Like Paris’ lovers, I got a million of them
*You know the difference between Paris Hilton and Paris, France? Not everybody has been in Paris France.
You know the difference between a Hilton Hotel and Paris Hilton? You have to pay to get into bed at a Hilton Hotel.
*I couldn’t find the Paris Hilton video. The best I could do was find a sleazy knock-off; instead of the Paris Hilton it was the Trenton Redroof video.
See if you can spot them
*Movie goers claim they have spotted 22 errors in the latest Matrix movie. The biggest error? Making another Matrix movie.

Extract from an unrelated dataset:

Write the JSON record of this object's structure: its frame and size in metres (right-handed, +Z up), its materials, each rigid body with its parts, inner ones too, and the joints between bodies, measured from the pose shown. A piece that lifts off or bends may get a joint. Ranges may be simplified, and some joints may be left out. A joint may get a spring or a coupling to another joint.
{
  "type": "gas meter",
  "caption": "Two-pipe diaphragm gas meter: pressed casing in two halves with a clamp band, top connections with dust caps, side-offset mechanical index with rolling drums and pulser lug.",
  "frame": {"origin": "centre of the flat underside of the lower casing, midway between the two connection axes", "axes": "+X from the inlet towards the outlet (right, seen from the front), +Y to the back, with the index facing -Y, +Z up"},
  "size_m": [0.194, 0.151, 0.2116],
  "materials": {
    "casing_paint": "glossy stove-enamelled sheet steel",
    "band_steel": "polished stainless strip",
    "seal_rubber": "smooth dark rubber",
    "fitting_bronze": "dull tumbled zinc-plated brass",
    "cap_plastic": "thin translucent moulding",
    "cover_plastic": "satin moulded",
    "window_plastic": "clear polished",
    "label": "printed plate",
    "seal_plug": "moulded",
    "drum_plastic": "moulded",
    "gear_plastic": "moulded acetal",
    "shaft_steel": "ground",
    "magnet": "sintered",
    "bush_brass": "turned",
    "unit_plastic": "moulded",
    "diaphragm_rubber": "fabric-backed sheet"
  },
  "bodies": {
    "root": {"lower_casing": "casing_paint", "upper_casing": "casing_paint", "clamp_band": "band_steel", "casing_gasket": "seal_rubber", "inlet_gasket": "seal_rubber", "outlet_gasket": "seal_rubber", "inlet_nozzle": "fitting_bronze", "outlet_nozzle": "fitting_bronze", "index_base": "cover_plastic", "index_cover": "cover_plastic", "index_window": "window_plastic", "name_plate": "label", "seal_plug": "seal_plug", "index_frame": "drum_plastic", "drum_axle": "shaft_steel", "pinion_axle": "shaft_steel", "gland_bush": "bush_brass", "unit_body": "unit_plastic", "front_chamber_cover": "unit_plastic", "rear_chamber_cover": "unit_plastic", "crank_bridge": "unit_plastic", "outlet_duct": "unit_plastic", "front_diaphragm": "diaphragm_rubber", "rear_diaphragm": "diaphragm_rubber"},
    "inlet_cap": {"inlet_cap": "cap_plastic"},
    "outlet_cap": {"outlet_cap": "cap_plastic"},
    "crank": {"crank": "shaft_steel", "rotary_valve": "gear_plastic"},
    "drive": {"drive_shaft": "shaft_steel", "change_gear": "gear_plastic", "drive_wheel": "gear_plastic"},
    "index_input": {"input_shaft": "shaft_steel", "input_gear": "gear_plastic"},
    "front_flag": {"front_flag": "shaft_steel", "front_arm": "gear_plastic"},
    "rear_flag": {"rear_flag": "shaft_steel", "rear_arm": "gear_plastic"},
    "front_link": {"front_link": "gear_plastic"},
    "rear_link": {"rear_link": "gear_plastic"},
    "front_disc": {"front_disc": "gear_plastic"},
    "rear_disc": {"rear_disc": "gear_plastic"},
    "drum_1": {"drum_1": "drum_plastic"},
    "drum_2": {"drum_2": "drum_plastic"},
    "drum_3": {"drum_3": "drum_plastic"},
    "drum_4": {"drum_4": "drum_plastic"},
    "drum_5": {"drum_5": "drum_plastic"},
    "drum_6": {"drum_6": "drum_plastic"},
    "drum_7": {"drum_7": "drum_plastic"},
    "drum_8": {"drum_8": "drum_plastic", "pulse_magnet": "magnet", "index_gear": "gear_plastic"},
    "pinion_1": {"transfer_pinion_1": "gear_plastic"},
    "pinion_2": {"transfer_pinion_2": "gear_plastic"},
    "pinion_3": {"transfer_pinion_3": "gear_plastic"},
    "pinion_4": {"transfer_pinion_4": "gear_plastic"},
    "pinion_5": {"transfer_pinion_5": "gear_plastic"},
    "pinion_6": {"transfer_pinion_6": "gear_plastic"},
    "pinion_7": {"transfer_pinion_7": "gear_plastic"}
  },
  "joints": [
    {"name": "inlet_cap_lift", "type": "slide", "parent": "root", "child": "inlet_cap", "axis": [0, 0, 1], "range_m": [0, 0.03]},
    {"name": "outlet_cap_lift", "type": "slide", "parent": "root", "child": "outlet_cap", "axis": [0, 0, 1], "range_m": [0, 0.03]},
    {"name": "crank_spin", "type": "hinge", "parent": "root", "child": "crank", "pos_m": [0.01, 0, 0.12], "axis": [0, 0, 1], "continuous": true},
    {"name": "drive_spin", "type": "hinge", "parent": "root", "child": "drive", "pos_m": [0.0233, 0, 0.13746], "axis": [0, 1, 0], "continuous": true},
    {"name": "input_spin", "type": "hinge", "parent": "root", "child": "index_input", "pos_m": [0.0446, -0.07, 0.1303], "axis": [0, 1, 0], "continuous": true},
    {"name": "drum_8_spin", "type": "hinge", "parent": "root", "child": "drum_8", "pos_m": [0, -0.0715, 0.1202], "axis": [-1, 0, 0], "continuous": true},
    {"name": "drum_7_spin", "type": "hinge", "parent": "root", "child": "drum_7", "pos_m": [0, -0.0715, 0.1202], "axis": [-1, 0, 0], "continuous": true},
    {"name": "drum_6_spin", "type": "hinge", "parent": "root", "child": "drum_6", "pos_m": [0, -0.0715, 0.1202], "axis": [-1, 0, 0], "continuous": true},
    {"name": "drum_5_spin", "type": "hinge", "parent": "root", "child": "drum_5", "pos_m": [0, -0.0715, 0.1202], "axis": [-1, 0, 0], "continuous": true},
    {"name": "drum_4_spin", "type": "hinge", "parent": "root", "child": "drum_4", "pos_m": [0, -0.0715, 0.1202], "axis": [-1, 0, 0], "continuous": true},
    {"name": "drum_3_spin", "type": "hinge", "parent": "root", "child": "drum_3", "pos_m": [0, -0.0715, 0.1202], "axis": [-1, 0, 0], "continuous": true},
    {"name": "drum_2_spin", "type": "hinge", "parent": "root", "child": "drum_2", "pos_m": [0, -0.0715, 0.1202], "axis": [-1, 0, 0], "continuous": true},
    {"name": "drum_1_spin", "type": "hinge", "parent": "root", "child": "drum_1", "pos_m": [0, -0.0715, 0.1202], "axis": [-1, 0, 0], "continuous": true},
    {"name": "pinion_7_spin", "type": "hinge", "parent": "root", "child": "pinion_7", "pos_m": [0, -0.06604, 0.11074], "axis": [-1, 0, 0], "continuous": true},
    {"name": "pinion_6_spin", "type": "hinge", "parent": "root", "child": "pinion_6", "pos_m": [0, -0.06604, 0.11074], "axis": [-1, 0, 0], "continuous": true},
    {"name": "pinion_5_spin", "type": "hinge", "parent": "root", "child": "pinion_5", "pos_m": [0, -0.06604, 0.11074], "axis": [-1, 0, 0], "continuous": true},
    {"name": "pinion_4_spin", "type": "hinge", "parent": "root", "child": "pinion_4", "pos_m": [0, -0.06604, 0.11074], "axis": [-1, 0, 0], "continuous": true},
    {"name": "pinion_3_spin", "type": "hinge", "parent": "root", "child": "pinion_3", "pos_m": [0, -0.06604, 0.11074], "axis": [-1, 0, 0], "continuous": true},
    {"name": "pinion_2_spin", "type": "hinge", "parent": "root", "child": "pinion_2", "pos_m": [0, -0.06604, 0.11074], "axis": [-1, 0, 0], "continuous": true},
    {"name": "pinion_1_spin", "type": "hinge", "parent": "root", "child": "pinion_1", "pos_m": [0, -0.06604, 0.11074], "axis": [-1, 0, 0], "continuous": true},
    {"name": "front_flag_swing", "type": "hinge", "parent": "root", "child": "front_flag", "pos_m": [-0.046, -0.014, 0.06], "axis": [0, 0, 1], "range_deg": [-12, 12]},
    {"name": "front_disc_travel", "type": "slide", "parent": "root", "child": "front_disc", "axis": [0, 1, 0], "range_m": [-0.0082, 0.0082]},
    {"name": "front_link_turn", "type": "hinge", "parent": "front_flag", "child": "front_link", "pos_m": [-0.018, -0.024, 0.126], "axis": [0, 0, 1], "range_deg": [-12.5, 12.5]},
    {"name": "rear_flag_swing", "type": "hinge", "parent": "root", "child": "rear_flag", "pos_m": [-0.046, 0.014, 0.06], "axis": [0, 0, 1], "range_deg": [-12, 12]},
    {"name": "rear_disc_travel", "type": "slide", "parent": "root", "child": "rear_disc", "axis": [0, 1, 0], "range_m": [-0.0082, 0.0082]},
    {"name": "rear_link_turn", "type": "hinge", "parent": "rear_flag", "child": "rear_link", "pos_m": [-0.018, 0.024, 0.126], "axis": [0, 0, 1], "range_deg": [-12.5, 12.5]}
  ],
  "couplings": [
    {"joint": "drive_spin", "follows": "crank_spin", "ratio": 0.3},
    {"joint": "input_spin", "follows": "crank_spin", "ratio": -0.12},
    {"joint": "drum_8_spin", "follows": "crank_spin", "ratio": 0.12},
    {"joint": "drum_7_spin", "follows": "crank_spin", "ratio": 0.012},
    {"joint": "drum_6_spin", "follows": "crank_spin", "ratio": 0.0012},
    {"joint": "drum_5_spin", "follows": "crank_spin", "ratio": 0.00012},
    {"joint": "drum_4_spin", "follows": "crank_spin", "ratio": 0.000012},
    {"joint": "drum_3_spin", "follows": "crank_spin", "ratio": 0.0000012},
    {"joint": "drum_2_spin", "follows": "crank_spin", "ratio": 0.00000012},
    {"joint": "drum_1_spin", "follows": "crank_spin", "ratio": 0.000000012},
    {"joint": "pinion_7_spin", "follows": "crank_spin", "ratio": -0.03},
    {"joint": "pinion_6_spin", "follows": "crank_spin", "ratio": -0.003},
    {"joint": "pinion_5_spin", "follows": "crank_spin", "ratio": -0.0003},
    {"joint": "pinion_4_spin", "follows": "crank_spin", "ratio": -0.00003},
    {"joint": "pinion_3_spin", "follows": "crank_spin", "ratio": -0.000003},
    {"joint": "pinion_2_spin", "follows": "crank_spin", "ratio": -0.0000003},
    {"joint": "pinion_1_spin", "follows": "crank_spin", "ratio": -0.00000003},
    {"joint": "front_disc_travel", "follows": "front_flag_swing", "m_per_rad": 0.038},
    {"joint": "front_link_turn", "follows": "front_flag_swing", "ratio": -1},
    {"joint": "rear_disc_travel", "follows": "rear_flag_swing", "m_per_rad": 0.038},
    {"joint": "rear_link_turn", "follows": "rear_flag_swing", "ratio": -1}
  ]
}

*Los Angeles Dodger’s relief pitcher Eric Gagne won the Cy Young award for being the best pitcher in the National League. Gagne’s long scraggily goatee also won the Cy Sperling Award for the ugliest patch of hair.
No Rush for rush
*Rush Limbaugh is out of rehab. He’s clean, he’s rested, he’s every bit as full-of-crap as ever.
Rush said that the best part of being clean and sober is that he has a new-found clarity of his hatred of Hillary Clinton.
Yuck and more yuck
*A woman in California found a condom in her clam chowder. She should have known when they asked if she wanted her chowder Manhattan, New England or Bill Clinton style.
Not a problem
*Prince Charles is battling allegations that he had a homosexual affair. It has been so distracting for Prince Charles, he probably wouldn’t be able to perform his job. Luckily he doesn’t have one.
*It really rained yesterday. I was wetter than Rosie O’Donnell watching the Paris Hilton video.
Wasting wasted time
*There was a forty-hour filibuster debate in the Senate. Or as Ted Kennedy called it, two missed Happy Hours.
Rick Soloman is suing Paris Hilton for defamation over the explicit sex video circulating the Internet. Can you blame him? That poor guy. Now everyone knows he had sex with a hot rich girl. How will he ever recover? What a tool.